15. The applicant seeks to draw a distinction between the fees paid so far as they relate to "engineering services" and those towards meeting the living allowances or travelling expenses of the personnel. The question framed by the applicant in this regard assumes that the fees are paid to SRK's technicians by TISCO. But this is not so. No employer-employee relationship between TISCO and such technicians is shown to exist. On the contrary, the applicant itself has taken up the stand that the living allowances paid to the employees of SRK cannot be treated as "perquisites" paid by TISCO to its employees. There is only an agreement between SRK and TISCO. The agreement stipulates a consolidated remuneration of US $ 203,090 as payable by TISCO to SRK and the Sectionalisation only explains the way in which the figure was arrived at. Neither the salaries nor the allowances and travel expenses of the staff are paid by TISCO to them. There is only a lumpsum remuneration for technical services rendered by TISCO to SRK and the agreement itself says so. Under this agreement, all amounts are being paid by TISCO to SRK towards royalty or fees for technical services. The services may be rendered by the employees to SRK partly in India and partly in Johannesburg but the payments are made by TISCO, which is a resident, for utilising those services in India. The statute does not use the expression "fees for services rendered in India" but advisedly uses the words "fees for services utilised in India". The two expressions have different connotations where, as here, the services are rendered to one person but the consideration is paid by another person in consideration of utilising those services in India. The provisions of Section 9(1)(vi) and 9(1)(vii) are, therefore, clearly attracted. There is no difference between the fees for engineering services and the fees relatable to the living allowances or travelling charges of SRK's employees who render the services ; in other words, the entire consideration paid by TISCO to SRK will be taxable under the Act as income accruing or arising in India. Consequently, before making any remittance of the amounts due to SRK under the agreement, TISCO should deduct tax at the rate specified by the provisions of the relevant Finance Act. The rate will be 55 per cent. if the payments are made in the financial year 1996-97 and 48 per cent if the payments are made in the financial year 1997-98.

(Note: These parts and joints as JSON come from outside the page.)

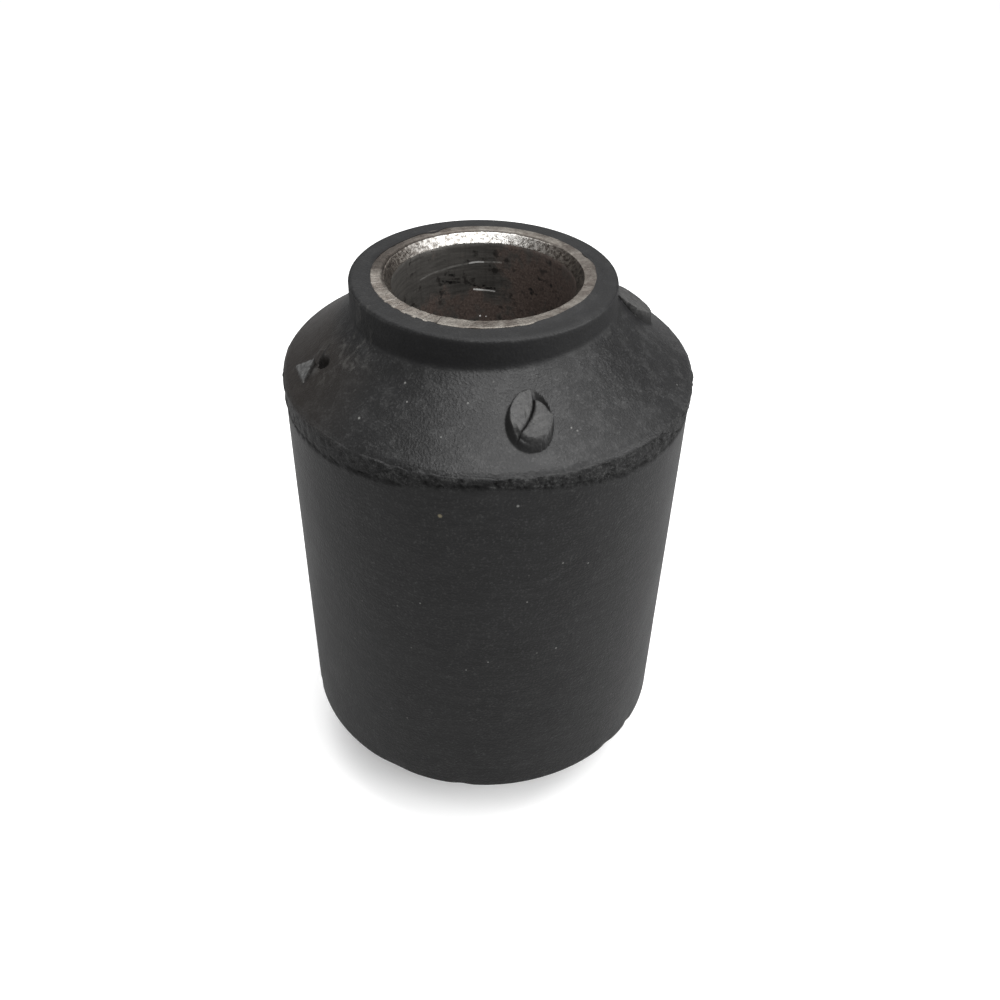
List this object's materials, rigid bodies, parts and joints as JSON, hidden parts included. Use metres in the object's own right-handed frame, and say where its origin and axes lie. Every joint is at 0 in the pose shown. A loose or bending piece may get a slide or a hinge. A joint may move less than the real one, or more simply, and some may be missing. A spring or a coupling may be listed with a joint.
{
  "type": "rubber metal bush",
  "caption": "Cylindrical rubber bush with conical shoulders and narrow collars, moulded onto a plain steel sleeve that is open right through.",
  "frame": {"origin": "middle of the bore, halfway between the two ends of the sleeve", "axes": "+Z along the bore towards the end with the gate stubs and the rough band, +X to the right and +Y away as the picture's camera sees it"},
  "size_m": [0.0688, 0.0688, 0.102],
  "materials": {
    "rubber": "matte moulded black rubber",
    "steel": "turned bare steel, lightly rusted in the bore"
  },
  "bodies": {
    "root": {"rubber_body": "rubber", "inner_sleeve": "steel"}
  },
  "joints": []
}
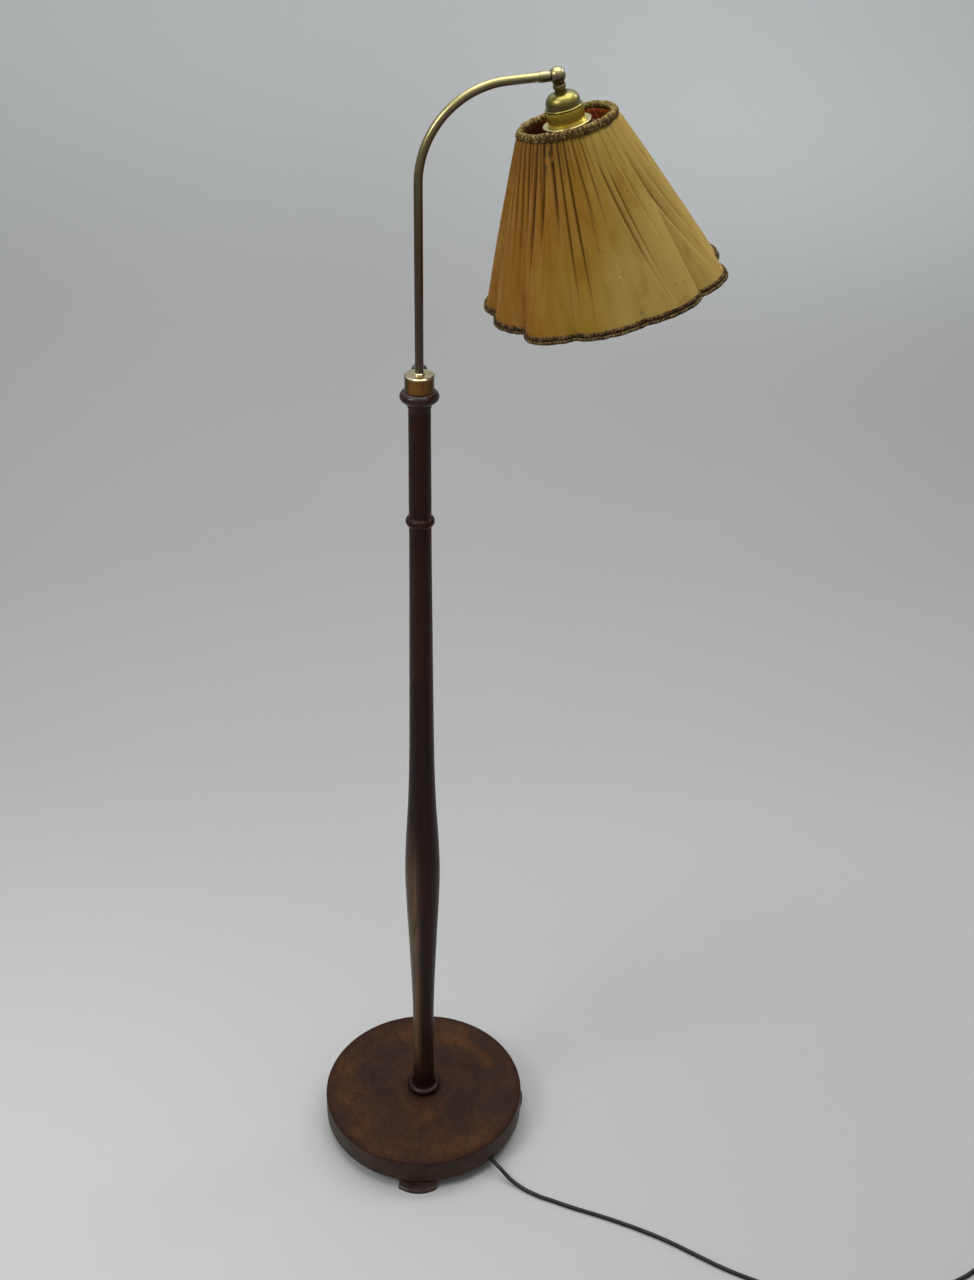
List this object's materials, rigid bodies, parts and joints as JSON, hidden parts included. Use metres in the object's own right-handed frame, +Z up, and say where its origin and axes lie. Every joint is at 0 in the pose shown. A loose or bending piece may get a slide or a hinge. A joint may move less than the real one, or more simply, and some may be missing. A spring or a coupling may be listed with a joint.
{
  "type": "floor lamp",
  "caption": "Turned wooden column on a round footed plate, with a sliding swan-neck arm, a knuckle and a pleated tilting shade.",
  "frame": {"origin": "on the floor, on the axis of the column", "axes": "+Z up along the column; the arm leans away towards +X, turned 10 degrees towards +Y; the lead lies on the side of +X and -Y"},
  "size_m": [1.0049, 0.517, 1.4417],
  "materials": {
    "wood_plate": "brown stained hardwood under worn lacquer",
    "wood_feet": "dark reddish stained hardwood, glossy",
    "wood_column": "near-black brown stained hardwood, glossy",
    "iron_weight": "rough casting",
    "steel_screws": "turned",
    "brass_screws": "turned",
    "brass_collar": "aged, reddish, satin",
    "brass_bright": "bright",
    "brass_arm": "aged, satin",
    "brass_arm_end": "aged, satin",
    "brass_neck": "aged, satin",
    "brass_holder": "satin, greenish yellow",
    "dark_knob": "black moulding, glossy",
    "dark_washer": "matt black",
    "lead_sheath": "matt black sheath",
    "lead_relief": "matt black",
    "plug_moulding": "matt black moulding",
    "pin_metal": "plated",
    "porcelain": "glazed",
    "bulb_cap_metal": "pressed",
    "bulb_glass": "frosted",
    "shade_wire": "nickelled wire",
    "shade_fabric": "ochre pleated cloth",
    "lining_fabric": "rust red cloth",
    "top_trim_braid": "thick corded trim, olive brown",
    "lower_trim_braid": "flat woven braid, olive brown"
  },
  "bodies": {
    "stand": {"base_disc": "wood_plate", "foot_front": "wood_feet", "foot_right": "wood_feet", "foot_back": "wood_feet", "column": "wood_column", "base_weight": "iron_weight", "weight_screws": "steel_screws", "foot_screws": "brass_screws", "cleat_screws": "brass_screws", "lead_cleat": "wood_feet", "collar": "brass_collar", "collar_bush": "brass_bright", "lead_in_stand": "lead_sheath", "strain_relief": "lead_relief", "cord_free": "lead_sheath", "cord_coil": "lead_sheath", "cord_tail": "lead_sheath", "cord_tie": "dark_washer", "plug_body": "plug_moulding", "plug_pins": "pin_metal"},
    "clamp": {"clamp_screw": "brass_screws", "clamp_knob": "dark_knob"},
    "slider": {"guide_bush": "brass_bright"},
    "arm": {"arm_tube": "brass_arm", "tube_end_nut": "brass_screws", "tube_stop_ring": "brass_screws", "arm_ferrule": "brass_arm_end", "lead_in_arm": "lead_sheath", "knuckle_ball": "brass_arm_end", "knuckle_pivot": "brass_screws"},
    "shade": {"knuckle_tongue": "brass_neck", "cap_washer": "dark_washer", "lampholder_cap": "brass_holder", "lampholder_skirt": "brass_holder", "lampholder_insert": "porcelain", "thread_shell": "brass_bright", "centre_contact": "brass_bright", "terminal_screws": "steel_screws", "shade_ring_upper": "brass_holder", "shade_ring_lower": "brass_holder", "bulb_cap": "bulb_cap_metal", "bulb_glass": "bulb_glass", "shade_spider": "shade_wire", "shade_frame": "shade_wire", "shade_cover": "shade_fabric", "shade_lining": "lining_fabric", "top_trim": "top_trim_braid", "lower_trim": "lower_trim_braid"}
  },
  "joints": [
    {"name": "arm_height", "type": "slide", "parent": "stand", "child": "slider", "axis": [0, 0, 1], "range_m": [-0.15, 0.12]},
    {"name": "arm_swivel", "type": "hinge", "parent": "slider", "child": "arm", "pos_m": [0, 0, 1.131], "axis": [0, 0, 1], "range_deg": [-175, 175]},
    {"name": "shade_tilt", "type": "hinge", "parent": "arm", "child": "shade", "pos_m": [0.13708, 0.02417, 1.43308], "axis": [0.1736, -0.9848, 0], "range_deg": [-10, 60]},
    {"name": "clamp_turn", "type": "hinge", "parent": "stand", "child": "clamp", "pos_m": [0, 0.02, 1.1235], "axis": [0, 1, 0], "range_deg": [-180, 180]}
  ]
}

16. Regarding the rate of tax deduction at source (TDS), the applicant contends that tax would be deductible at 30 per cent. apparently in view of the provisions of Section 115A(1)(b) of the Act. But that rate would be applicable only if the conditions specified in that section are satisfied, These are :--

(i) that the agreement is one entered into after March 31, 1976 ; and
(ii) that the agreement should be either one approved by the Government of India, or where it relates to a matter included in the industrial policy of the Government, one which is in accordance with such policy ;

17. While the first of these conditions is fulfilled, there is no information placed on record regarding the second. So, the only way in which the Authority can answer this question is by saying that the TDS rate will be 30 per cent. if the second condition is also shown to be satisfied and 55 per cent. or 48 per cent. otherwise, depending respectively upon whether the payments are made in the financial year 1996-97 or the financial year A 1997-98.

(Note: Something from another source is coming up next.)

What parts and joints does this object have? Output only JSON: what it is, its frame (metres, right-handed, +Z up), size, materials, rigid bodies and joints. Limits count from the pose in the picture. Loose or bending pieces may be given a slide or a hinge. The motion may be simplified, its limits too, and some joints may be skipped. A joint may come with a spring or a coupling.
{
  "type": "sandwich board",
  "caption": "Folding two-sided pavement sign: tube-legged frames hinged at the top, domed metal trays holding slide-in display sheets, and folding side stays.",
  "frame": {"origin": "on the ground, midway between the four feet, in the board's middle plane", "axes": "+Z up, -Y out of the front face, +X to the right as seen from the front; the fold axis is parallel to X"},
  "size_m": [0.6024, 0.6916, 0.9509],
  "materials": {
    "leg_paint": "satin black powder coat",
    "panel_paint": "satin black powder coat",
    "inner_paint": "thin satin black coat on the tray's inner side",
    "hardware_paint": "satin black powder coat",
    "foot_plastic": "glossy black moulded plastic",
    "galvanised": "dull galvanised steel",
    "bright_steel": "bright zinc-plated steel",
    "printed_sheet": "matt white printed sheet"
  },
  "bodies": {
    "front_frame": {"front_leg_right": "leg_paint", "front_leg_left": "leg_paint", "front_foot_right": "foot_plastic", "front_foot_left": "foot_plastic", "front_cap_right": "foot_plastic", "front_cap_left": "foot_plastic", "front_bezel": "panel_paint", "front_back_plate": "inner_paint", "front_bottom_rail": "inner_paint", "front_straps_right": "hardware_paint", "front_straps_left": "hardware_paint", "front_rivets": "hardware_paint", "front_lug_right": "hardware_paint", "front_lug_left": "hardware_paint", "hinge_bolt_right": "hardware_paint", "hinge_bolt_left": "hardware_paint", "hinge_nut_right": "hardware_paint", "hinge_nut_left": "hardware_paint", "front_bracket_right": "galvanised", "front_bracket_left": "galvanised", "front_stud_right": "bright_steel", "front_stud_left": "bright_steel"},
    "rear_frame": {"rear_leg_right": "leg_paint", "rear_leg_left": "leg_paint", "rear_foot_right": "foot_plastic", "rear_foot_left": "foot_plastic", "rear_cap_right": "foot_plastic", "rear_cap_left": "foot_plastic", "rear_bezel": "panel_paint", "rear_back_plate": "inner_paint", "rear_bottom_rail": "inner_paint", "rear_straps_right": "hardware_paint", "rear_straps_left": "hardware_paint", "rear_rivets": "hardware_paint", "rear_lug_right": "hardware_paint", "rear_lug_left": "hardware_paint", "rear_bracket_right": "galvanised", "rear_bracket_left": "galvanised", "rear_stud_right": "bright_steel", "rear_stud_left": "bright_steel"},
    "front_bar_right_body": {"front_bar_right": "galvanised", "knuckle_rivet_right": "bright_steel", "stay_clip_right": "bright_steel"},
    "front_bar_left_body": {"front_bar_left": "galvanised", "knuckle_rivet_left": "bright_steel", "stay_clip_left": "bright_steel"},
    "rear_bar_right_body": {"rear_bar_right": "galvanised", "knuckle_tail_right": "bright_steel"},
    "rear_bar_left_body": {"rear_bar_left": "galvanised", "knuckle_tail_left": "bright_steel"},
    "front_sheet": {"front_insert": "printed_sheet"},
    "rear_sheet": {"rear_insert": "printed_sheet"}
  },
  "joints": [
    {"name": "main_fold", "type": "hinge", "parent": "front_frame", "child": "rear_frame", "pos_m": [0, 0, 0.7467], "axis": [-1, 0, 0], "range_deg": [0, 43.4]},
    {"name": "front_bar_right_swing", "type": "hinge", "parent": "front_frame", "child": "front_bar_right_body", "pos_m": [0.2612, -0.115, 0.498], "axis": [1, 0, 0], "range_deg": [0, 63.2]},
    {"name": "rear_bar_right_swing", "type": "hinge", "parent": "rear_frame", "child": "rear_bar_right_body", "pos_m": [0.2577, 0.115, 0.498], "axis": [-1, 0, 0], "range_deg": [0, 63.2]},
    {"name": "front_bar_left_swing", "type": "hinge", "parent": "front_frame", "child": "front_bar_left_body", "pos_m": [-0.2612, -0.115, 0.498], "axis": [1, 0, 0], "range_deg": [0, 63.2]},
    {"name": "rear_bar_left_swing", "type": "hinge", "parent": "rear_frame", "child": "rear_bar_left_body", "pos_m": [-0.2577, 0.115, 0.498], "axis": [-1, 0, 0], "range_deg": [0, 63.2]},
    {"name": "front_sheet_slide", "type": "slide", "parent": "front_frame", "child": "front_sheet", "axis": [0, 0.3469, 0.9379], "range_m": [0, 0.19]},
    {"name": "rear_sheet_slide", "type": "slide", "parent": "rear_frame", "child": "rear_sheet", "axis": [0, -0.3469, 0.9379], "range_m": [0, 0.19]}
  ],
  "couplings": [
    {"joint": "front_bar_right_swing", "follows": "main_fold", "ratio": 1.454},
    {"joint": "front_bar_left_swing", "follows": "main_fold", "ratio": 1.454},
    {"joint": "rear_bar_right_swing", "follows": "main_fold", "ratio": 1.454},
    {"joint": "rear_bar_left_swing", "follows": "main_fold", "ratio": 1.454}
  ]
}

18. In the light of the discussions above, the questions raised by the applicant are answered as follows :

RULINGS Questions Answers
1. Whether charges payable by TISCO to the applicant for work carried out  by  the   applicant  under  the agreement in its office at Johannesburg, South Africa, including preparatory studies before each fieldvisit, detailed under serial No. 3 of Appendix "B" of the agreement, are income liable to income-tax under the Income-tax Act, 1961 ? If so, at what rate ?

Yes. At 55 per cent, if paid in financial year 1996-97 and at 48 per cent, if paid later.

The rate will, however, be only 30 per cent, if the conditions set out in section 115A(l)(b) are fulfilled.

2. Whether the consultancy fees to be received by the applicant from TISCO under the agreement as detailed under serial No. 2 of Appendix "B" of the agreement is income on which income-tax  is  payable  under  the Income-tax Act, 1961 ? If so, at what rate ?

do.

3. Is there any obligation on the part of TISCO to deduct at source, from the sums payable under the agreement to the applicant towards technical and consultancy fees, income-tax under the Income-tax Act, 1961, and, if so, to what extent and what rate ?

do.

4. Can TISCO make payment to the applicant of the technical fees/ charges in South Africa for the work to be done or services to be rendered in   South   Africa   ? 

Will   that  be considered as an income deemed to accrue or arise in India ? Will tax be levied on such income ? If yes, then whether income-tax has to be deducted at source on such payment made in South Africa, and at what rate ?

This will be so even if the payments are made at Johannesburg.

5. A daily living allowance as detailed in Appendix "B" of the draft agreement will be paid by the TISCO to the foreign technicians of the applicant. Since the same do not fall within the purview of a perquisite, will tax be levied on such an allowance ?

The living allowance paid to the foreign technicians will form an integral part of the fees payable to SRK under the agreement and will also be taxable in India.

6. India does not have a Double Taxation Avoidance Agreement (DTAA) with South Africa, Hence, what rate of tax shall be applicable to the technical and consultancy fees paid in India by TISCO to the applicant under the agreement ?

The rate of tax applicable to the payments made under the agreement will be 30 per cent, if the conditions of section 115A(l){b) are both fulfilled.

Otherwise, it will be 55 per cent, for amounts paid in the financial year 1996-97 and 48 per cent, for amounts paid in the financial year 1997-98.